** start of SOURCE MATERIAL **

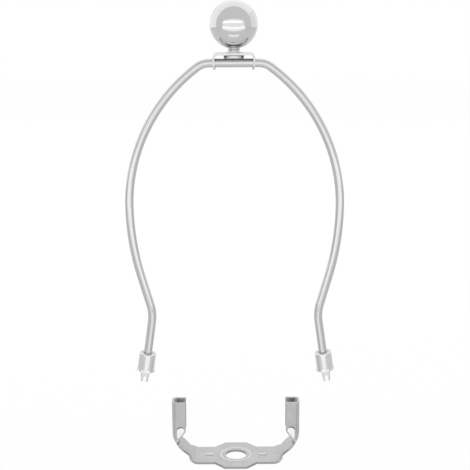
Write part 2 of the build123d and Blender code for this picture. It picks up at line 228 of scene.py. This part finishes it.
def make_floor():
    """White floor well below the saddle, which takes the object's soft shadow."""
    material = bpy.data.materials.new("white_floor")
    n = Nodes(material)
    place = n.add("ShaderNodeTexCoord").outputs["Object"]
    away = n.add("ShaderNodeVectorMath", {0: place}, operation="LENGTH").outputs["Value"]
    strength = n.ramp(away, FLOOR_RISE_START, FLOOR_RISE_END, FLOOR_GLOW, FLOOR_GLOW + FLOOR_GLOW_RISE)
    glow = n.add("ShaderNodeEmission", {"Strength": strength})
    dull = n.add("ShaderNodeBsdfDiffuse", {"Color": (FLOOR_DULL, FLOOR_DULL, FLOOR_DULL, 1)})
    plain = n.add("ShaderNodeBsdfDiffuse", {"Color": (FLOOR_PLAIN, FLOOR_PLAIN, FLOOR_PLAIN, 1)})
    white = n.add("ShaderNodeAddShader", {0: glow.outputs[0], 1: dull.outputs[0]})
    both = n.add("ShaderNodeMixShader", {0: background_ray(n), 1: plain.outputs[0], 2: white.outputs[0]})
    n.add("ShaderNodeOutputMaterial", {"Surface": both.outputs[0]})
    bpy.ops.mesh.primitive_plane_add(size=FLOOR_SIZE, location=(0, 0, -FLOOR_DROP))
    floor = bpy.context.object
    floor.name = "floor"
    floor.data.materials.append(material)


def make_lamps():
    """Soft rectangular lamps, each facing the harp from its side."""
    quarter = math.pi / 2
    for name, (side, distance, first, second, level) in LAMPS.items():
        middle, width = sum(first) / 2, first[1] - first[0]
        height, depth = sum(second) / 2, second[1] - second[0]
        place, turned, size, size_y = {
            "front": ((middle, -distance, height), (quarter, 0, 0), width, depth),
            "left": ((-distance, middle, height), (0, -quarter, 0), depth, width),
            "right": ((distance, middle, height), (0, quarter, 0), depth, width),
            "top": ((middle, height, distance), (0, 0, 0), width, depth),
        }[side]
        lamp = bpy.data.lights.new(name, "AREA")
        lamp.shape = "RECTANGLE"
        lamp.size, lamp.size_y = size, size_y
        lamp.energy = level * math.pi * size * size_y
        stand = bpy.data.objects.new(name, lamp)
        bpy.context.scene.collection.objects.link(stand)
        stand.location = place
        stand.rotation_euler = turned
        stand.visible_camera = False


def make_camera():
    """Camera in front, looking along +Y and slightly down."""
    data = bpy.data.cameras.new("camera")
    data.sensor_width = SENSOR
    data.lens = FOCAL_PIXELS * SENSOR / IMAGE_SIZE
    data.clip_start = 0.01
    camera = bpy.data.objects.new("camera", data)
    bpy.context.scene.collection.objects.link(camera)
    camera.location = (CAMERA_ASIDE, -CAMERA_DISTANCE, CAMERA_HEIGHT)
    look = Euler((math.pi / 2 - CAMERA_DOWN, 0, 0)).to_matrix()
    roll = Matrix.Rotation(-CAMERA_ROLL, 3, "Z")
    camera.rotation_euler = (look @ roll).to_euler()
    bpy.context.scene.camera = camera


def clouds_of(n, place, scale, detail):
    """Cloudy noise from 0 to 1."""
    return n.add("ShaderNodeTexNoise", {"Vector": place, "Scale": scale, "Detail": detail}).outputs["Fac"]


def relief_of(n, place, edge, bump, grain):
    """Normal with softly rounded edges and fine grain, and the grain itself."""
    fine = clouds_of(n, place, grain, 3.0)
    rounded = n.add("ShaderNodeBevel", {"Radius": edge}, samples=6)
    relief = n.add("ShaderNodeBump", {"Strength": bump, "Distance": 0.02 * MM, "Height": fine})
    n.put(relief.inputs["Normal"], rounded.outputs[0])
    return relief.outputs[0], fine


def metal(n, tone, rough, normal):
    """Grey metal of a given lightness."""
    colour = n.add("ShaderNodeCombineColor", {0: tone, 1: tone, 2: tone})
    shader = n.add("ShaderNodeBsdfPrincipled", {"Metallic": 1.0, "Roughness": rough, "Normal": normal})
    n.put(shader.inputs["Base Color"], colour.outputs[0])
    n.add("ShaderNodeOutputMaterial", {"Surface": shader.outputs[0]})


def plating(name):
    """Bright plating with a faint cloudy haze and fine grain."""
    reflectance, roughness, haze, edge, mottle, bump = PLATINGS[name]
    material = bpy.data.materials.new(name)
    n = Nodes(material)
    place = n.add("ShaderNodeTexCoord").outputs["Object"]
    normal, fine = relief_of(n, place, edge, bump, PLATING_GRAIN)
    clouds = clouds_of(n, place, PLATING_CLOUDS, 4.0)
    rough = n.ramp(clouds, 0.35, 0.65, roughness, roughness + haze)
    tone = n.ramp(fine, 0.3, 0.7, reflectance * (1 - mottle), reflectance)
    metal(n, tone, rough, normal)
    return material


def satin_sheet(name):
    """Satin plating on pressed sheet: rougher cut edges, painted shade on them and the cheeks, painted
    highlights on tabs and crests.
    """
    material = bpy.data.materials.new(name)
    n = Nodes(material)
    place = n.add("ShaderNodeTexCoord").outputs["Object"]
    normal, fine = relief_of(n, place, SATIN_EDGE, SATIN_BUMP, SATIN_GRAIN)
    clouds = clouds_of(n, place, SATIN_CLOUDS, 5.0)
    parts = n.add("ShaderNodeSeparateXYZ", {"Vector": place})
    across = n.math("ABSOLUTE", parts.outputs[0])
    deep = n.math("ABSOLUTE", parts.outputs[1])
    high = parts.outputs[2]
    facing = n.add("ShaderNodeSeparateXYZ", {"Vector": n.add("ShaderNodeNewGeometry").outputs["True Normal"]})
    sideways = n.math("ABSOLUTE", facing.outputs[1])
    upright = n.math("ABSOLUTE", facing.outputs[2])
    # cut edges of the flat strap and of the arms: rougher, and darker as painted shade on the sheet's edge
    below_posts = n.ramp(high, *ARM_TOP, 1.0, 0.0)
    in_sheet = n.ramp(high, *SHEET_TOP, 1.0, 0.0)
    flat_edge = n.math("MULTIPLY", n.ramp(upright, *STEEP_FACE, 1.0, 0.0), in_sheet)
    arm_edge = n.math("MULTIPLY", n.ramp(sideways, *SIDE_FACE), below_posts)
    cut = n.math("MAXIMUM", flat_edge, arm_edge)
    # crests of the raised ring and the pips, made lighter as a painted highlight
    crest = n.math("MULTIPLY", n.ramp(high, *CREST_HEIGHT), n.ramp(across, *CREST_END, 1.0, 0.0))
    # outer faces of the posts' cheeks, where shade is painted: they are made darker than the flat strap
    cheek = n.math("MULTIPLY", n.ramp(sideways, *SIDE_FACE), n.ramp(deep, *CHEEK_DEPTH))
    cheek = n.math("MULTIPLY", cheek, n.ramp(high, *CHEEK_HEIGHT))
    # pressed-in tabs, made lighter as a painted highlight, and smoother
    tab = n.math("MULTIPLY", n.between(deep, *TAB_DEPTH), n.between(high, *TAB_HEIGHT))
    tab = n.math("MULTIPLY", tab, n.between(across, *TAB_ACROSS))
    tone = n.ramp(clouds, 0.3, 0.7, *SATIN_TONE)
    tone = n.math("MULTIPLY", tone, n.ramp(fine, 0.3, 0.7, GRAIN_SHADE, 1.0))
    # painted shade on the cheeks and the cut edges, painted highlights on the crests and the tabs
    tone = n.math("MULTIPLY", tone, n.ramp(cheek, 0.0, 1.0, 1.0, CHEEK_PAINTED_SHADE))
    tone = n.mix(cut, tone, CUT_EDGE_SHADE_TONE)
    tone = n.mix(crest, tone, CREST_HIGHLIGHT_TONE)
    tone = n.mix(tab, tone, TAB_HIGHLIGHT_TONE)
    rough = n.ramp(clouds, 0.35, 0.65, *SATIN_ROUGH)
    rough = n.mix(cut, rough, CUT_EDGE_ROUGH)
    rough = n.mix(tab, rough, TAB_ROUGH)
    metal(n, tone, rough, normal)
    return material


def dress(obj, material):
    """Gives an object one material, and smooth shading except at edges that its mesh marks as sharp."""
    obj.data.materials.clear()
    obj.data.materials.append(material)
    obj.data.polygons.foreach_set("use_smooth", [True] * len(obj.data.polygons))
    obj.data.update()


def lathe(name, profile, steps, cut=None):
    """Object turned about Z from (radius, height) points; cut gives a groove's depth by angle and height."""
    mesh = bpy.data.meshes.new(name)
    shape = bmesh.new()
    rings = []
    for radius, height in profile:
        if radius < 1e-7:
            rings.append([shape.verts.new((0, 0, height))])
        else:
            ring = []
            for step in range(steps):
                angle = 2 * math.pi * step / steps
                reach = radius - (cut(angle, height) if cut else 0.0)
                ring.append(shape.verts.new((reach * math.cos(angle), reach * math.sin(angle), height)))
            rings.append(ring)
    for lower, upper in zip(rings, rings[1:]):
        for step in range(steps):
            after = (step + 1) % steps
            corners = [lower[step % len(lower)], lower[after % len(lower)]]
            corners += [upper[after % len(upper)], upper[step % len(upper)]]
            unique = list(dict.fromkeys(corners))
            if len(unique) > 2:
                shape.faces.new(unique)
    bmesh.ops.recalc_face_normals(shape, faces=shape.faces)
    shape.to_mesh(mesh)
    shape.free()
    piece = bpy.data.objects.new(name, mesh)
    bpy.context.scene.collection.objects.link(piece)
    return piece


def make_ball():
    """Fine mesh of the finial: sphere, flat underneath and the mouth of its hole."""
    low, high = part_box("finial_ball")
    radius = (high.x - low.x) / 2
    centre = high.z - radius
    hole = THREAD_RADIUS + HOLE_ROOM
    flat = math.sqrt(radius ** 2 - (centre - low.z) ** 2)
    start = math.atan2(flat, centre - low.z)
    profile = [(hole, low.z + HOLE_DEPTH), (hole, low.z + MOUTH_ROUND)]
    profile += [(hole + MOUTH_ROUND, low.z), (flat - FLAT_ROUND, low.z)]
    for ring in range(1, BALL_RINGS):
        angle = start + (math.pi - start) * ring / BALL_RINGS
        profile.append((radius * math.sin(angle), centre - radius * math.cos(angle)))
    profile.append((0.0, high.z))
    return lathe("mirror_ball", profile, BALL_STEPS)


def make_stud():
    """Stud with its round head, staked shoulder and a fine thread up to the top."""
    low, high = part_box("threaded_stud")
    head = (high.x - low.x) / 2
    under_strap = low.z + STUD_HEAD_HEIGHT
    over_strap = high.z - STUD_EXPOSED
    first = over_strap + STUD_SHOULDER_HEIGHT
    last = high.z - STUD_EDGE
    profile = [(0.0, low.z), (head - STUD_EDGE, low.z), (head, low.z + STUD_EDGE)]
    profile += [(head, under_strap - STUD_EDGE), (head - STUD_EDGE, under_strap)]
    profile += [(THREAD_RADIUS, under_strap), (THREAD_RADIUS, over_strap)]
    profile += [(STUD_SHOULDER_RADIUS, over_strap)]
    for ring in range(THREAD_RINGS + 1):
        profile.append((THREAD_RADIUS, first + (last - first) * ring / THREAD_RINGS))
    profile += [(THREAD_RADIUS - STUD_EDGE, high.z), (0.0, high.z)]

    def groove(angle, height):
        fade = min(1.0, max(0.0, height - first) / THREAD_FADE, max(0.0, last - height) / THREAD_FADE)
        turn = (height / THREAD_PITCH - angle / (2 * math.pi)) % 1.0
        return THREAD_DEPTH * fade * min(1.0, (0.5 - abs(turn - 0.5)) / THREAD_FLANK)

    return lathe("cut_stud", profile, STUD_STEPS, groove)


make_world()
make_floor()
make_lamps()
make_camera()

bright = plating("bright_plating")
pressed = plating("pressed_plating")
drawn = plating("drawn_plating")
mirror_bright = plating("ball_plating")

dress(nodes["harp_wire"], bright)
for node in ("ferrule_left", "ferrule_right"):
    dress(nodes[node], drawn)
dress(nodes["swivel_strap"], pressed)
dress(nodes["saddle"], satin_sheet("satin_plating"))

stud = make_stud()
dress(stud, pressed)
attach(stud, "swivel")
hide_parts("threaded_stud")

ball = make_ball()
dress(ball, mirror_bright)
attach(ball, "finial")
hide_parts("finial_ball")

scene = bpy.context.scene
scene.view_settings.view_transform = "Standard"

** end of SOURCE MATERIAL **

EXERCISE — Return the lines above precisely as they appear, beginning at the first line and ending at the line with "floor.data.materials.append(material)", and nothing after it.

EXERCISE ANSWER —
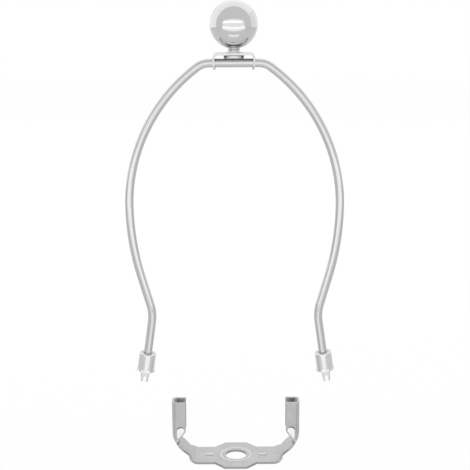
Write part 2 of the build123d and Blender code for this picture. It picks up at line 228 of scene.py. This part finishes it.
def make_floor():
    """White floor well below the saddle, which takes the object's soft shadow."""
    material = bpy.data.materials.new("white_floor")
    n = Nodes(material)
    place = n.add("ShaderNodeTexCoord").outputs["Object"]
    away = n.add("ShaderNodeVectorMath", {0: place}, operation="LENGTH").outputs["Value"]
    strength = n.ramp(away, FLOOR_RISE_START, FLOOR_RISE_END, FLOOR_GLOW, FLOOR_GLOW + FLOOR_GLOW_RISE)
    glow = n.add("ShaderNodeEmission", {"Strength": strength})
    dull = n.add("ShaderNodeBsdfDiffuse", {"Color": (FLOOR_DULL, FLOOR_DULL, FLOOR_DULL, 1)})
    plain = n.add("ShaderNodeBsdfDiffuse", {"Color": (FLOOR_PLAIN, FLOOR_PLAIN, FLOOR_PLAIN, 1)})
    white = n.add("ShaderNodeAddShader", {0: glow.outputs[0], 1: dull.outputs[0]})
    both = n.add("ShaderNodeMixShader", {0: background_ray(n), 1: plain.outputs[0], 2: white.outputs[0]})
    n.add("ShaderNodeOutputMaterial", {"Surface": both.outputs[0]})
    bpy.ops.mesh.primitive_plane_add(size=FLOOR_SIZE, location=(0, 0, -FLOOR_DROP))
    floor = bpy.context.object
    floor.name = "floor"
    floor.data.materials.append(material)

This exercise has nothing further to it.